··· Record excerpts

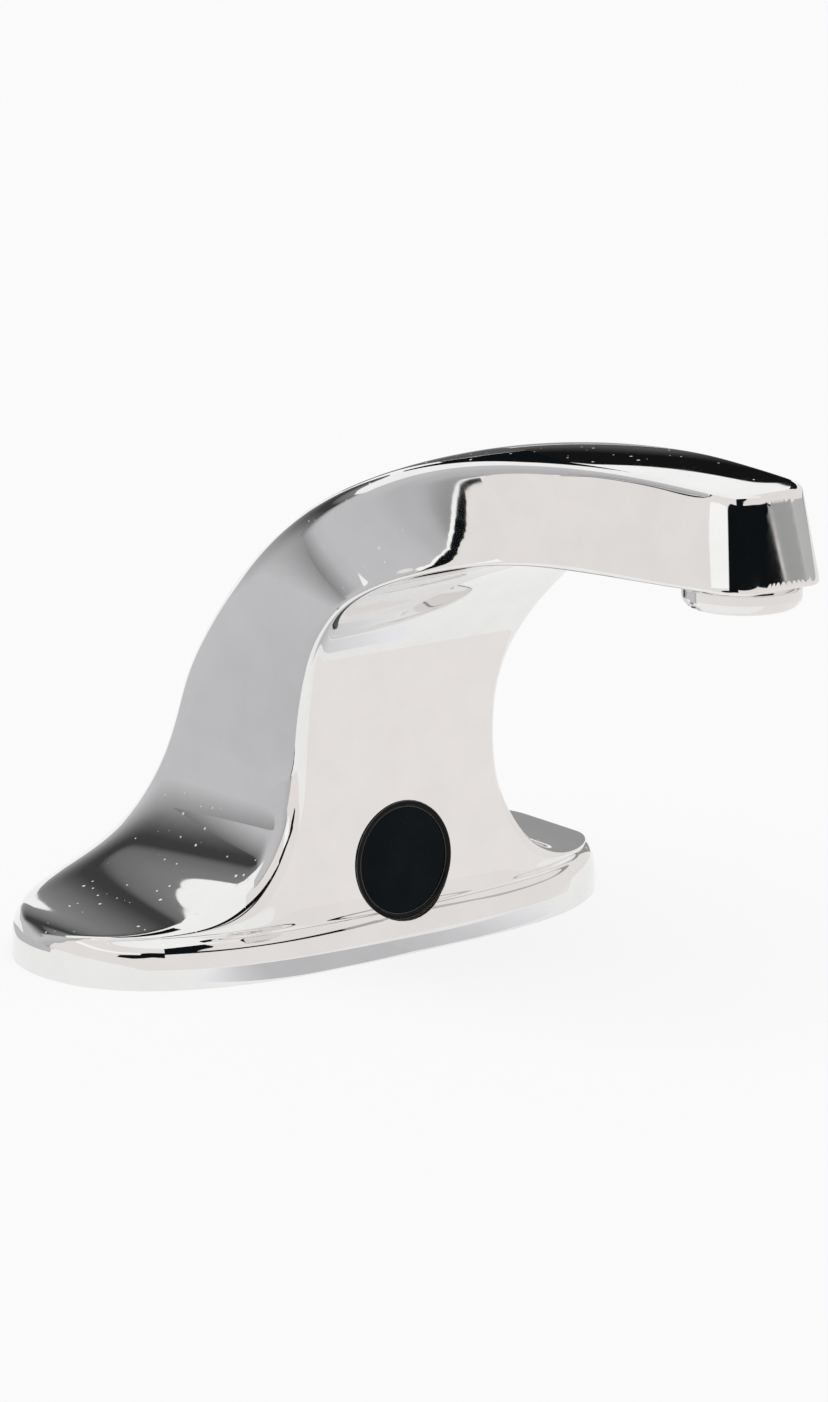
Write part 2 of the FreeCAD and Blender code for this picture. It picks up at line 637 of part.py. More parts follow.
def cable_grommet():
    """The rubber gland that the sensor's cable leaves by; its cable isn't part of the model."""
    collar = GROMMET_RADIUS + GROMMET_COLLAR
    outline = [
        (GROMMET_BORE, HOUSING_BACK - GROMMET_COLLAR),
        (collar - 0.3, HOUSING_BACK - GROMMET_COLLAR),
        (collar - 0.3, HOUSING_BACK - SLIP),
        (GROMMET_RADIUS, HOUSING_BACK - SLIP),
        (GROMMET_RADIUS, CAP_BACK + SLIP),
        (collar, CAP_BACK + SLIP),
        (collar - GROMMET_COLLAR, BRACKET_BACK + GROMMET_TAIL),
        (GROMMET_BORE, BRACKET_BACK + GROMMET_TAIL),
    ]
    return to_sensor(turned(outline))


def sensor_bracket():
    """A steel strap across the back of the sensor, screwed to two bosses of the body."""
    reach = BRACKET_SCREW_X + SCREW_BOSS_RADIUS
    strap = block((-reach, -BRACKET_WIDTH / 2, CAP_BACK), (reach, BRACKET_WIDTH / 2, BRACKET_BACK))
    holes = [disc(SCREW_RADIUS + SLIP, CAP_BACK - 1, BRACKET_BACK + 1, side * BRACKET_SCREW_X)
             for side in (-1, 1)]
    holes.append(disc(GROMMET_RADIUS + GROMMET_COLLAR + SLIP * 2, CAP_BACK - 1, BRACKET_BACK + 1))
    return to_sensor(strap.cut(holes))


def screw(x, y, seat, up):
    """A pan-head screw under or over `seat`; up is the way its shank points."""
    head_low, head_high = (seat - SCREW_HEAD_THICK, seat) if up > 0 else (seat, seat + SCREW_HEAD_THICK)
    length = SCREW_BITE + (BRIDGE_THICK if up > 0 else BRACKET_THICK)
    low, high = (seat, seat + length) if up > 0 else (seat - length, seat)
    slot_low = head_low - 1 if up > 0 else head_high - SLOT_DEPTH
    slot = block((x - SCREW_HEAD_RADIUS, y - SLOT_WIDTH / 2, slot_low),
                 (x + SCREW_HEAD_RADIUS, y + SLOT_WIDTH / 2, slot_low + SLOT_DEPTH + 1))
    head = disc(SCREW_HEAD_RADIUS, head_low, head_high, x, y).cut(slot)
    return head.fuse(disc(SCREW_RADIUS, low, high, x, y)).removeSplitter()


def bracket_screws():
    return [to_sensor(screw(side * BRACKET_SCREW_X, 0, BRACKET_BACK, -1)) for side in (-1, 1)]


# ---------------------------------------------------------------- waterway

def oring(axis_point, axis):
    return Part.makeTorus(TUBE_RADIUS + ORING_THICK / 2 + SLIP / 4, ORING_THICK / 2 - SLIP / 2,
                          axis_point, axis)


def inlet_groove_z():
    return (NECK_TOP + SOCKET_FLOOR) / 2


def inlet_connector():
    """A brass union: the supply hose screws in from below, and the tube pushes in from above."""
    body = hexagon(INLET_HEX, DECK_GAP, HEX_TOP, 0, INLET_Y)
    body = body.fuse(disc(NECK_RADIUS, HEX_TOP, NECK_TOP, 0, INLET_Y)).removeSplitter()
    groove_low = inlet_groove_z() - GROOVE_WIDTH / 2
    cuts = [
        disc(INLET_THREAD_RADIUS, DECK_GAP - 1, DECK_GAP + INLET_THREAD_LENGTH, 0, INLET_Y),
        disc(PORT_RADIUS, DECK_GAP, NECK_TOP, 0, INLET_Y),
        disc(SOCKET_RADIUS, SOCKET_FLOOR, NECK_TOP + 1, 0, INLET_Y),
        disc(GROOVE_RADIUS, groove_low, groove_low + GROOVE_WIDTH, 0, INLET_Y),
    ]
    return body.cut(cuts)


def inlet_bridge():
    """A steel plate under two bosses of the body, which carries the union."""
    reach = BRIDGE_SCREW_SPACING / 2 + SCREW_BOSS_RADIUS + BRIDGE_BOSS_EXTRA
    half = BRIDGE_WIDTH / 2
    plate = block((-reach, INLET_Y - half, HEX_TOP), (reach, INLET_Y + half, BRIDGE_TOP))
    upright = [edge for edge in plate.Edges if abs(edge.tangentAt(edge.FirstParameter).z) > 0.9]
    plate = plate.makeFillet(SCREW_BOSS_RADIUS, upright)
    holes = [disc(SCREW_RADIUS + SLIP, HEX_TOP - 1, BRIDGE_TOP + 1, side * BRIDGE_SCREW_SPACING / 2, INLET_Y)
             for side in (-1, 1)]
    holes.append(disc(NECK_RADIUS + RUNNING, HEX_TOP - 1, BRIDGE_TOP + 1, 0, INLET_Y))
    return plate.cut(holes)


def bridge_screws():
    return [screw(side * BRIDGE_SCREW_SPACING / 2, INLET_Y, HEX_TOP, 1) for side in (-1, 1)]


def inlet_locknut():
    nut = hexagon(LOCKNUT_HEX, BRIDGE_TOP, LOCKNUT_TOP, 0, INLET_Y)
    return nut.cut(disc(NECK_RADIUS + RUNNING, BRIDGE_TOP - 1, LOCKNUT_TOP + 1, 0, INLET_Y))


def tube_corners():
    """The tube's centre line as corners in the middle plane, from the union to the spout's end."""
    lean_top_y = -FACE_SETBACK - 0.13 * (SPOUT_FRONT - FACE_SETBACK)
    level_y = -FACE_SETBACK - 0.46 * (SPOUT_FRONT - FACE_SETBACK)
    return [
        Vector(0, INLET_Y, SOCKET_FLOOR),
        Vector(0, INLET_Y, TUBE_RISE),
        Vector(0, lean_top_y, TUBE_HEIGHT - TUBE_LEAN_END),
        Vector(0, level_y, TUBE_HEIGHT),
        Vector(0, SOCKET_END_Y + SLIP, TUBE_HEIGHT),
    ]


def bent_path(corners, radius):
    """Straight runs joined by tangent arcs, each as large as asked or as its runs allow."""
    edges = []
    start = corners[0]
    for before, corner, after in zip(corners, corners[1:], corners[2:]):
        back = (before - corner).normalize()
        ahead = (after - corner).normalize()
        half_turn = (math.pi - back.getAngle(ahead)) / 2
        room = 0.45 * min((before - corner).Length, (after - corner).Length)
        cut_back = min(radius * math.tan(half_turn), room)
        enter = corner + back * cut_back
        leave = corner + ahead * cut_back
        centre_way = (back + ahead).normalize()
        bend = cut_back / math.tan(half_turn)
        middle = corner + centre_way * (bend / math.cos(half_turn) - bend)
        edges.append(Part.LineSegment(start, enter).toShape())
        edges.append(Part.Arc(enter, middle, leave).toShape())
        start = leave
    edges.append(Part.LineSegment(start, corners[-1]).toShape())
    return Part.Wire(edges)


def waterway_tube():
    path = bent_path(tube_corners(), TUBE_BEND)
    start = tube_corners()[0]

    def swept(radius):
        circle = Part.Wire([Part.makeCircle(radius, start, Vector(0, 0, 1))])
        return path.makePipeShell([circle], True, False)

    return swept(TUBE_RADIUS).cut(swept(TUBE_RADIUS - TUBE_WALL))


def inlet_o_ring():
    return oring(Vector(0, INLET_Y, inlet_groove_z()), Vector(0, 0, 1))


def outlet_o_ring():
    return oring(Vector(0, outlet_groove_y(), TUBE_HEIGHT), Vector(0, 1, 0))


# ---------------------------------------------------------------- aerator

COLLAR_TOP = OUTLET_HEIGHT - COLLAR_GAP
COLLAR_FOOT = COLLAR_TOP - COLLAR_HEIGHT
BARREL_TOP = THREAD_TOP - WASHER_THICK
BARREL_RADIUS = THREAD_RADIUS - RUNNING - 0.02
LIP_TOP = COLLAR_FOOT + LIP_THICK
CORE_RADIUS = HOUSING_BORE - RUNNING


def aerator_housing():
    """The plated ring: a rounded collar below the spout and a threaded barrel inside it."""
    drop = COLLAR_HEIGHT * 0.55
    over = COLLAR_RADIUS - COLLAR_FOOT_RADIUS
    curve = [(COLLAR_FOOT_RADIUS + over * math.sin(math.radians(a)),
              COLLAR_FOOT + drop * (1 - math.cos(math.radians(a)))) for a in range(0, 91, 10)]
    outline = [(HOUSING_BORE - HOUSING_LIP, COLLAR_FOOT + 0.4), (HOUSING_BORE - HOUSING_LIP + 0.3, COLLAR_FOOT)]
    outline += curve
    outline += [
        (COLLAR_RADIUS, COLLAR_TOP - COLLAR_EDGE),
        (COLLAR_RADIUS - COLLAR_EDGE, COLLAR_TOP),
        (BARREL_RADIUS, COLLAR_TOP),
        (BARREL_RADIUS, BARREL_TOP),
        (HOUSING_BORE, BARREL_TOP),
        (HOUSING_BORE, LIP_TOP),
        (HOUSING_BORE - HOUSING_LIP, LIP_TOP),
    ]
    return turned(outline, 0, OUTLET_Y)


def aerator_core():
    """The plastic cartridge: a thin cup whose floor is a grid of fine holes."""
    floor = LIP_TOP + CORE_FLOOR
    cup = disc(CORE_RADIUS, LIP_TOP, BARREL_TOP - 0.2, 0, OUTLET_Y)
    cup = cup.cut(disc(CORE_RADIUS - CORE_WALL, floor, BARREL_TOP + 1, 0, OUTLET_Y))
    holes = []
    for index, circle in enumerate(CORE_RINGS):
        count = 6 * index or 1
        for i in range(count):
            turn = 2 * math.pi * i / count
            holes.append(disc(CORE_HOLE_RADIUS, LIP_TOP - 1, floor + 1, circle * math.cos(turn),
                              OUTLET_Y + circle * math.sin(turn)))
    return cup.cut(holes)


def aerator_screen():
    floor = LIP_TOP + CORE_FLOOR
    return disc(CORE_RADIUS - CORE_WALL - SLIP, floor, floor + SCREEN_THICK, 0, OUTLET_Y)


def flow_regulator():
    low = LIP_TOP + CORE_FLOOR + SCREEN_THICK
    return ring(CORE_RADIUS - CORE_WALL - SLIP, PORT_RADIUS, low, low + REGULATOR_THICK, 0, OUTLET_Y)


def aerator_washer():
    return ring(BARREL_RADIUS - 0.4, HOUSING_BORE - 1.6, BARREL_TOP, THREAD_TOP - RUNNING, 0, OUTLET_Y)


PIECES = {
    "tap_body": tap_body,
    "deck_gasket": deck_gasket,
    "sensor_bezel": sensor_bezel,
    "bezel_seal": bezel_seal,
    "sensor_window": sensor_window,
    "sensor_housing": sensor_housing,
    "cap_seal": cap_seal,
    "sensor_board": sensor_board,
    "optic_shield": optic_shield,
    "ir_emitter": ir_emitter,
    "ir_receiver": ir_receiver,
    "status_lamp": status_lamp,
    "sensor_back_cap": sensor_back_cap,
    "cable_grommet": cable_grommet,
    "sensor_bracket": sensor_bracket,
    "bracket_screws": bracket_screws,
    "inlet_connector": inlet_connector,
    "inlet_bridge": inlet_bridge,
    "bridge_screws": bridge_screws,
    "inlet_locknut": inlet_locknut,
    "waterway_tube": waterway_tube,
    "inlet_o_ring": inlet_o_ring,
    "outlet_o_ring": outlet_o_ring,
    "aerator_housing": aerator_housing,
    "aerator_core": aerator_core,
    "aerator_screen": aerator_screen,
    "flow_regulator": flow_regulator,
    "aerator_washer": aerator_washer,
}

os.makedirs("parts", exist_ok=True)
for piece_name, make in PIECES.items():
    save(piece_name, make())
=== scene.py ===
"""Looks for a sensor basin tap, laid out as an add-on: finishes, fine pieces and a studio.

Metres, +Z up, the same frame as the CAD model: the origin is on the deck between the fixing
holes, and the user stands on the -Y side.
"""

import math
from collections import namedtuple

import bmesh
import bpy
from bpy.props import FloatProperty, FloatVectorProperty, PointerProperty
from mathutils import Matrix, Vector


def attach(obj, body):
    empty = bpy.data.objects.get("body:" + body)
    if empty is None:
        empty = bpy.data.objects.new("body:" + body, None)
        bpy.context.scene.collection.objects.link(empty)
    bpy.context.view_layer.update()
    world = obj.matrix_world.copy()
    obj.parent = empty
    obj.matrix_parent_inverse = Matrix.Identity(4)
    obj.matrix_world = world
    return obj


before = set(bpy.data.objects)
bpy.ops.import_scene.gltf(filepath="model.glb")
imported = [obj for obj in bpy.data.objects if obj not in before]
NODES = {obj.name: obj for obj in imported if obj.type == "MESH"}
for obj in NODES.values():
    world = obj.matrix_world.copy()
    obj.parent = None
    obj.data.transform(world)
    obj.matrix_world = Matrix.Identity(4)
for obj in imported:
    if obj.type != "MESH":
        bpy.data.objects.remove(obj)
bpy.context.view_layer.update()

bl_info = {
    "name": "Sensor basin tap",
    "version": (1, 0, 0),
    "blender": (4, 5, 0),
    "location": "3D View > Sidebar > Tap",
    "description": "Finishes, fine pieces and a studio for a sensor basin tap",
    "category": "Object",
}

MM = 0.001


# ---------------------------------------------------------------- settings

def colour(name, description, default):
    """A setting that is a colour."""
    return FloatVectorProperty(name=name, description=description, default=default, size=3,
                               min=0.0, max=1.0, subtype="COLOR")


def length(name, description, default):
    """A setting in metres."""
    return FloatProperty(name=name, description=description, default=default, min=0.0,
                         subtype="DISTANCE", unit="LENGTH", precision=5)


def number(name, description, default, least):
    """A setting that is a plain number."""
    return FloatProperty(name=name, description=description, default=default, min=least)


def part(name, description, default):
    """A setting from 0 to 1."""
    return FloatProperty(name=name, description=description, default=default, min=0.0, max=1.0,
                         subtype="FACTOR")


def angle(name, description, degrees):
    """A setting that is an angle, whose default is given in degrees."""
    return FloatProperty(name=name, description=description, default=math.radians(degrees),
                         subtype="ANGLE", unit="ROTATION")


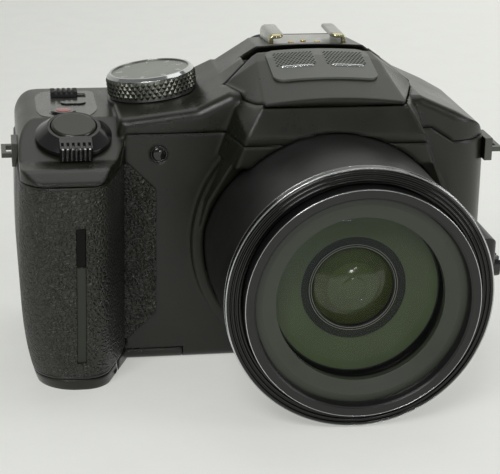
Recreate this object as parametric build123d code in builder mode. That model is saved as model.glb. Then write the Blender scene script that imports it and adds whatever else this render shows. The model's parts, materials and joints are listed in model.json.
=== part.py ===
"""A bridge camera with a retracting zoom barrel, taken apart into its separate pieces.

Millimetres. +Z is up and the lens looks along -Y. The origin is the mouth of the tripod
socket, on the base plane. Most places are given as (u, v, z): u across from the optical
axis, v back from the front face and z up from the base plane.
"""

from build123d import *
from math import asin, atan2, cos, degrees, pi, radians, sin, sqrt, tan
import os

os.makedirs("parts", exist_ok=True)

# Driving sizes of the whole camera
body_depth = 42.0
wall = 1.8
seam = 0.3
overrun = 1.0
running_gap = 0.15
running_fit = 0.06
far = 200.0

# Where the optical axis and the front face lie from the tripod socket
lens_x = 14.0
lens_z = 32.8
front_y = -17.0

# The slab behind the lens, seen from the front
slab_right = 45.3
slab_left = -56.0
foot_corner = 3.0
shoulder_low = (45.3, 53.0)
shoulder_high = (42.2, 61.4)
shoulder_slope = (35.4, 65.2)
shoulder_foot = (25.2, 69.8)
hump_foot = (24.4, 71.6)
dial_deck_high = (-33.0, 67.6)
dial_deck_low = (-52.6, 65.2)
dial_deck_step = (-53.4, 61.0)
shoulder_rounds = (12.0, 4.0, 20.0)
edge_round = 2.4
plan_round = 12.0

# The grip column, as level sections from the foot up: (z, left edge, front edge)
grip_levels = (
    (0.0, -75.0, -17.6),
    (16.0, -78.2, -21.6),
    (34.0, -79.0, -23.4),
    (52.0, -78.7, -23.6),
    (66.0, -78.2, -23.4),
)
grip_inner = -36.0
grip_rear = 42.4
grip_crest = -58.5
grip_valley = (-50.6, 3.0)
grip_rear_round = 8.0
grip_front_round = 10.0
grip_crest_round = 7.0
grip_deck = 63.6
grip_top_round = 5.0
ramp_head = 10.5
ramp_foot = (-9.0, 57.6)
brow = (-17.8, 57.9)
brow_round = 3.0
cap_foot = 54.6

# The hump and nose, as upright sections: (v, top half width and z, crown,
# shoulder half width and z, foot half width)
nose_tip = -16.0
hump_sections = (
    (nose_tip, 18.6, 70.2, 1.5, 22.3, 63.4, 25.0),
    (12.0, 16.2, 77.0, 1.0, 24.6, 71.4, 30.0),
    (22.0, 14.5, 78.6, 0.6, 24.2, 71.8, 30.0),
    (42.0, 13.6, 77.0, 0.5, 23.4, 70.8, 29.0),
)
hump_base = 56.0
nose_lip = (-11.4, 70.9)
nose_chin = (-14.4, 63.2)

# The shroud that leads from the nose down to the front face
shroud_foot = (34.2, 30.0)
shroud_knee = (31.4, 45.0)
shroud_brow = (22.6, 64.0)
shroud_start = (-2.0, 34.0)

# The collar round the lens
collar_radius = 34.6
collar_depth = 3.0
barrel_radius = 31.4
barrel_clearance = 0.3


optical_axis = Axis((lens_x, front_y, lens_z), (0, -1, 0))
lens_section = Plane(origin=(lens_x, front_y, lens_z), x_dir=(0, -1, 0), z_dir=(-1, 0, 0))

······

__Task directions__
Extract exactly and only the span of lines that begins at the line containing "if empty is" and ends at the line containing "description=description, default=default, min=least)".

__Complete response__
    if empty is None:
        empty = bpy.data.objects.new("body:" + body, None)
        bpy.context.scene.collection.objects.link(empty)
    bpy.context.view_layer.update()
    world = obj.matrix_world.copy()
    obj.parent = empty
    obj.matrix_parent_inverse = Matrix.Identity(4)
    obj.matrix_world = world
    return obj


before = set(bpy.data.objects)
bpy.ops.import_scene.gltf(filepath="model.glb")
imported = [obj for obj in bpy.data.objects if obj not in before]
NODES = {obj.name: obj for obj in imported if obj.type == "MESH"}
for obj in NODES.values():
    world = obj.matrix_world.copy()
    obj.parent = None
    obj.data.transform(world)
    obj.matrix_world = Matrix.Identity(4)
for obj in imported:
    if obj.type != "MESH":
        bpy.data.objects.remove(obj)
bpy.context.view_layer.update()

bl_info = {
    "name": "Sensor basin tap",
    "version": (1, 0, 0),
    "blender": (4, 5, 0),
    "location": "3D View > Sidebar > Tap",
    "description": "Finishes, fine pieces and a studio for a sensor basin tap",
    "category": "Object",
}

MM = 0.001


# ---------------------------------------------------------------- settings

def colour(name, description, default):
    """A setting that is a colour."""
    return FloatVectorProperty(name=name, description=description, default=default, size=3,
                               min=0.0, max=1.0, subtype="COLOR")


def length(name, description, default):
    """A setting in metres."""
    return FloatProperty(name=name, description=description, default=default, min=0.0,
                         subtype="DISTANCE", unit="LENGTH", precision=5)


def number(name, description, default, least):
    """A setting that is a plain number."""
    return FloatProperty(name=name, description=description, default=default, min=least)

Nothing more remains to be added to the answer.